I believe this is called haepari naengchae, or cold jellyfish. Research suggests that some Koreans only consider the dish credible if it stings your mouth as you eat it! Thankfully, there were no such stings when I tried it, and I remember it actually tasting pretty good.
Here I am sampling dalkbal, or skewered chicken feet. These had exactly the sort of rubbery texture that you'd expect from chicken feet, and I could only finish one of them.
Another "food" I had to give up on after one mouthful. These beondegi or steamed silkworm pupae are eaten like peanuts by some folks here. They're supposedly quite healthy, but I don't think I'll be adding them to my diet program any time soon.
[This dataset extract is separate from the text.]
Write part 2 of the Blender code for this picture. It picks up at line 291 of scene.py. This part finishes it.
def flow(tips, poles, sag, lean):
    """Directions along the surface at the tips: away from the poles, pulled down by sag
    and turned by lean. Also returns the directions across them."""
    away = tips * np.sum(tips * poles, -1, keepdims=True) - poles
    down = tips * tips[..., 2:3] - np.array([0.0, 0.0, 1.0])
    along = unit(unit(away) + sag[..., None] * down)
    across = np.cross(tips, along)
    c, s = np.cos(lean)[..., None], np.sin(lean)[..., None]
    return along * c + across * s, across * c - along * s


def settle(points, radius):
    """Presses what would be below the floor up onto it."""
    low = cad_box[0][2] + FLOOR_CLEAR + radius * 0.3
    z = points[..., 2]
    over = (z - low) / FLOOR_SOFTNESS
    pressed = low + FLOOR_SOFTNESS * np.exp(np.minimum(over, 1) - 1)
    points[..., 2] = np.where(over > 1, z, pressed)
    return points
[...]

Some restaurants here will serve you flaming squid, letting it cook and simmer on the table in front of you. You then eat the pieces of squid as a snack to go with your cocktails.
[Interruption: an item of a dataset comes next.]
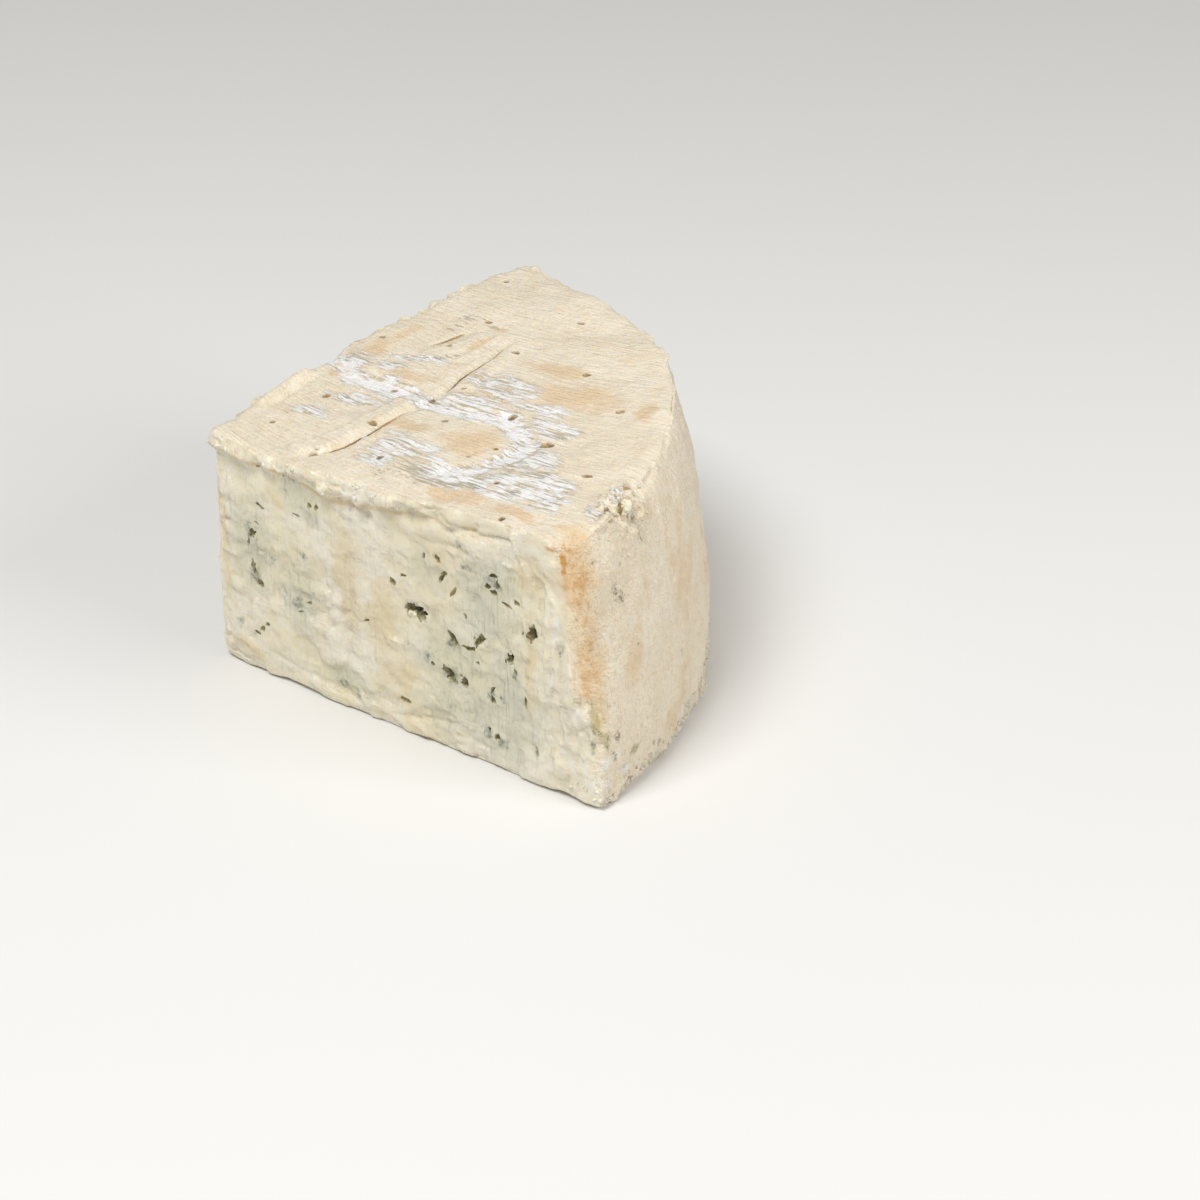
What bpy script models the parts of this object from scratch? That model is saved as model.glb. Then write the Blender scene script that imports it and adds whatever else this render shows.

Finally, to the end this post, is perhaps the weirdest meal I've ever had. Octopus sannakji takes the form of a live baby octopus chopped into pieces, doused in oils and sauces, and then served immediately, so that the tentacles and body parts are still wriggling while you eat it. In fact, they continue squirming for a good twenty minutes or so. I actually quite liked the flavour of the sauce they were drenched in, but that doesn't change the fact that this was one of the strangest, slimiest meals I've ever had.
Bottom's up!

Well, that rounds things off pretty nicely. As I said before, there's a ton of amazing Korean dishes that I'm too ignorant to have experienced yet, so this post doesn't really do justice to the variety and depth of this country's cuisine. But hopefully it at least gives a good overview of some of the stuff I have sampled so far.